The union last went on strike in 1991 for 12 days. In 1999, 32 B-32J President Gus Bevona was forced to retire and the local was placed under trusteeship by the SEIU national leadership after revelations of widespread corruption, including Bevona's annual salary of $412,000—approximately 20 times the pay received by those he claimed to represent.
The tone of the demonstrators was militant. One worker with 15 years seniority told the World Socialist Web Site, "The industry had a 100 percent raise since they destabilized rent in New York. We got screwed last time with Bevona negotiating. They were paid off. We were kept in the dark. Our rally shows there is strength in numbers. There will be bloodshed if they try taking in anybody across our picket lines."

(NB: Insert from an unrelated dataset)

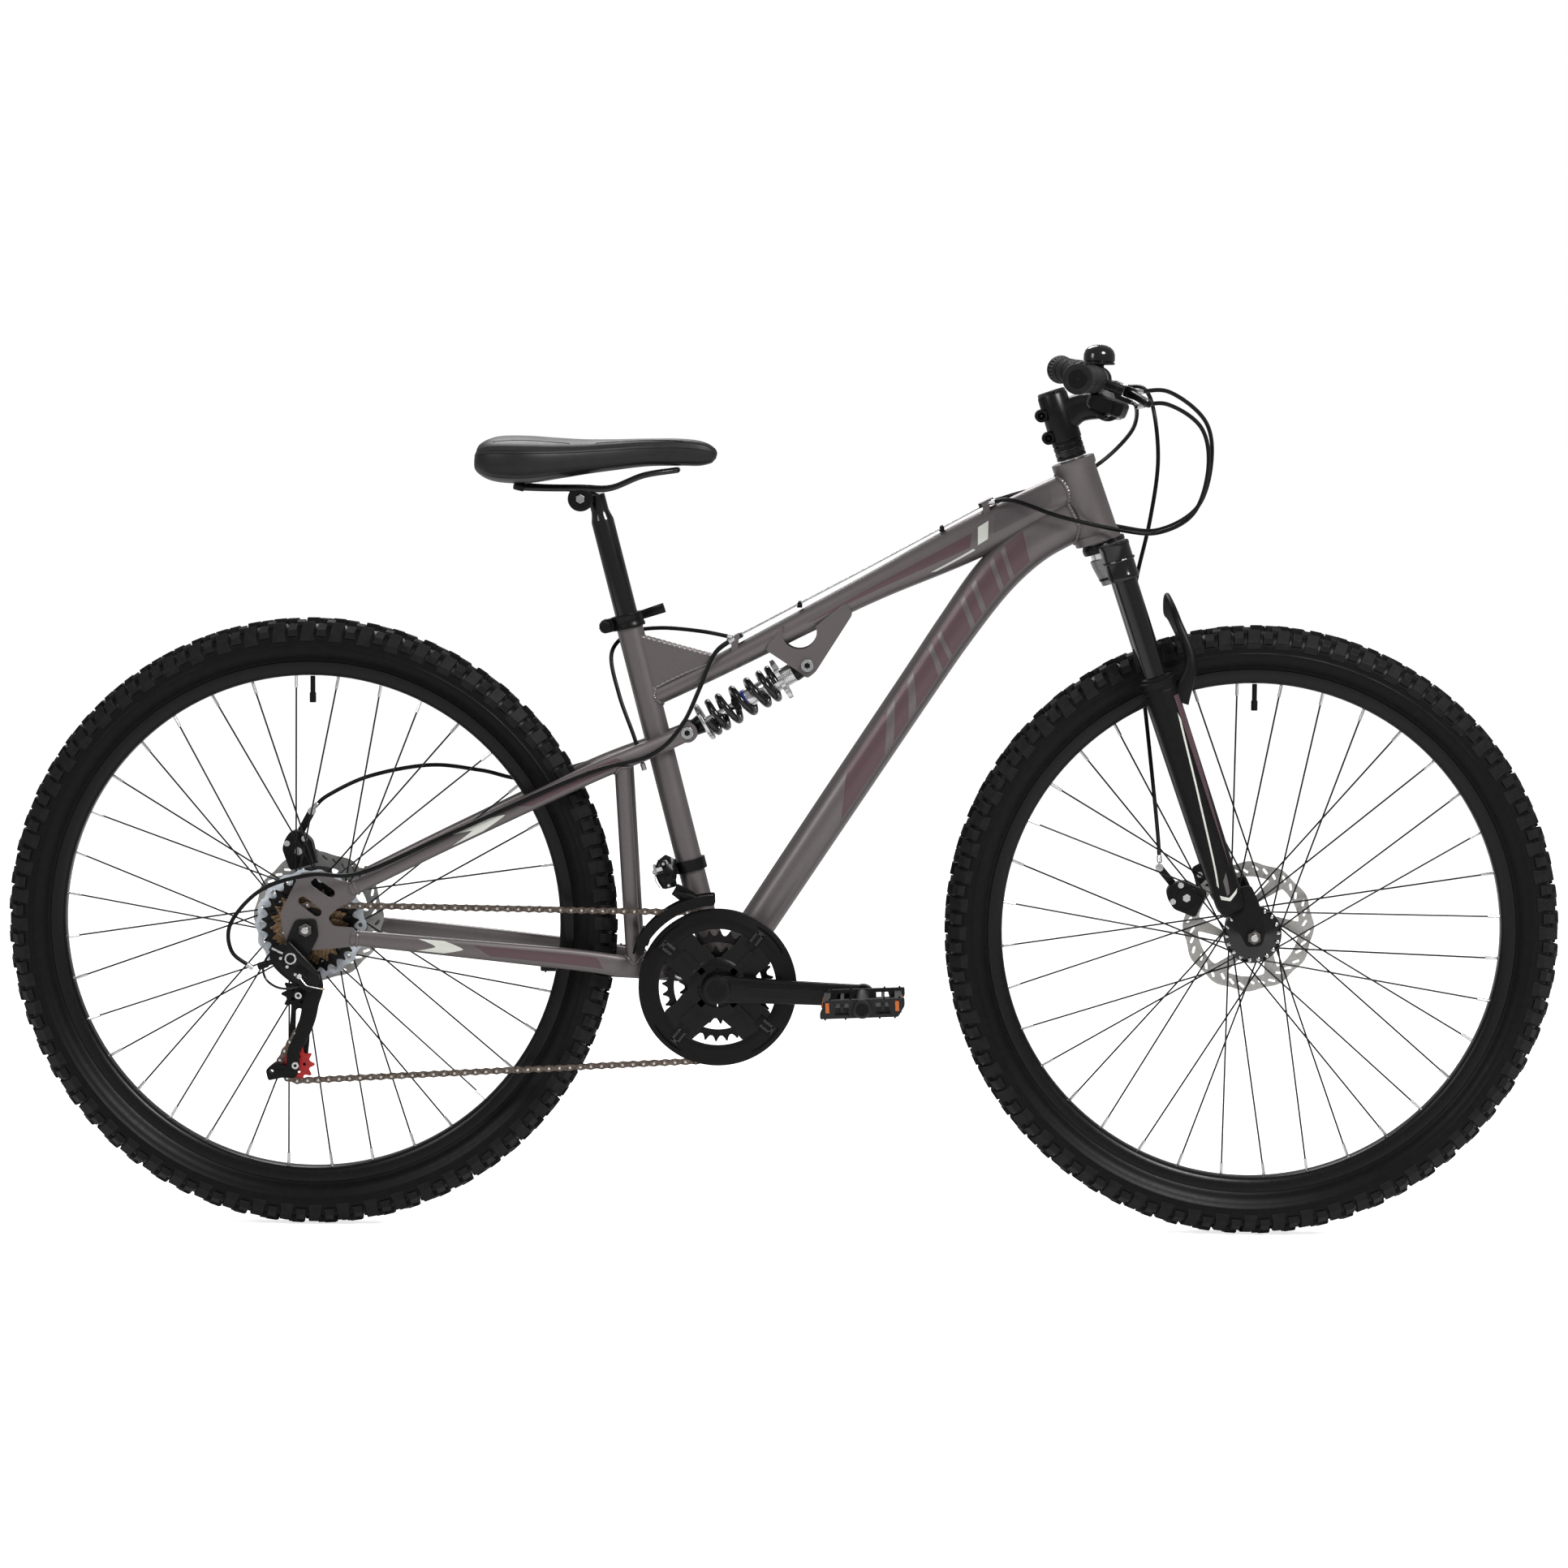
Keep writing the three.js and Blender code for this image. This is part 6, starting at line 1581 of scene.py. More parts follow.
def fork_leg(piece, side):
    """A lower leg: its seal, the cast tube, the dropout and the decals on its outer face."""
    y = side * LEG_Y
    seal = [(-166, 15), (-166, 20.8), (-163.5, 21.6), (-158, 21.4), (-156.5, 19), (-154, 19), (-153, 17.5),
            (-152, 15)]
    lathe(piece, leg_point(0, y, 0.8), HEAD_UP, seal, SEAL, 48, looped=True)
    leg = fork_leg_tube(side)
    leg.loft(piece, MATTE, 50, 44)
    ring_bead(piece, leg_point(171, y, 1), HEAD_UP, 19.7, 48, 0.7, MATTE)
    x, z = FRONT_AXLE.x, FRONT_AXLE.z
    outline = [(x - 31, z + 56), (x - 4, z + 62), (x + 6, z + 40), (x + 14, z + 6), (x + 10, z - 11),
               (x - 8, z - 12.5), (x - 17, z + 4), (x - 34, z + 36)]
    plate(piece, rounded(outline, 5, 4), side * 50.5, side * 56.8, MATTE, [circle(x, z, 5.6, 24)])
    block = Tube([(leg_point(420, y, LEG_OFFSET - 2), 34, 30), (leg_point(440, y, LEG_OFFSET), 33, 24),
                  (leg_point(452, side * 58, LEG_OFFSET + 1), 27, 12)], power=0.65)
    block.loft(piece, MATTE, 12, 28)
    rod(piece, leg_point(444, y, LEG_OFFSET), leg_point(447, y, LEG_OFFSET), 6.5, DARK_STEEL, sides=24)
    leg.patch(piece, [(0.20, 0.94), (0.30, 0.94), (0.60, 0.70), (0.20, 0.62)], MAROON, side, 0.2, 12)
    leg.patch(piece, [(0.245, 0.52), (0.26, 0.60), (0.66, -0.40), (0.645, -0.48)], PALE, side, 0.25, 14)
    leg.patch(piece, [(0.70, 0.75), (0.745, 0.60), (0.805, 0.05), (0.765, 0.05)], PALE, side, 0.25)
    leg.patch(piece, [(0.765, 0.05), (0.805, 0.05), (0.76, -0.5), (0.715, -0.5)], PALE, side, 0.25)
    leg.patch(piece, [(0.60, 0.35), (0.72, 0.18), (0.74, -0.05), (0.63, 0.0)], DUSK, side, 0.2)


def fork_lowers():
    piece = Piece("fork_lowers")
    for side in (RIGHT, LEFT):
        fork_leg(piece, side)
    half = [((473, LEG_Y, 652), 15.6, 25.6), ((487, 60, 700), 17.6, 13.6), ((470, 42, 746), 23.6, 10.6)]
    other = [((x, -y, z), tall, wide) for (x, y, z), tall, wide in half]
    arch = Tube(other + [((461, 0, 763), 29.6, 9.6)] + half[::-1], across=X, power=0.75)
    arch.loft(piece, MATTE, 72, 28)
    tab = [(498, 440), (519, 452), (529, 420), (506, 411)]
    plate(piece, rounded(tab, 4), 45, 52, MATTE)
    for at in (Vector((508, 0, 432)), Vector((519, 0, 438))):
        bolt(piece, at_y(at, 44.9), -Y, 3.6, 0.4, STEEL, 20)
    guide = leg_point(250, LEG_Y + 19, 6)
    ring_bead(piece, guide, HEAD_UP, 4.0, 20, 1.2, SATIN)
    piece.build("fork_slider", "matte_black", "fork_lowers", bevel=0.4)


# ---------------------------------------------------------------- brakes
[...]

"There is one issue," another worker with 27 years said. "I got to speak at the Garden rally and said no building must be allowed to sign up individually. In the last strike, it was demoralizing to see the building across the street working while we were still on strike. And they need to eliminate the 80 percent [the two-tier wage level established for new employees in the previous contract].”
“The older guys," he continued, "need good pensions. We should be able to go out at 62. Most of us will do 45 years, not 25 years. Job security is a priority. Last contract we should have gone out. The attitude of members was 'as long as it's not us.' Near me 25 workers were just put out, replaced by nonunion people."
The last contract negotiated under Gus Bevona was for an 8 percent wage increase over three years. Local 32 B-J demands include 10 percent annual increases over three years and an increase in the maximum pension to $1,500, which now has an upper limit of $1,000 a month for workers with 25 years' experience who have reached 65.
Negotiators for the real estate industry are said to be offering 3 percent over three years. This was the settlement for the 29,000 office building workers of 32J, the sister union of 32B, which was negotiated separately.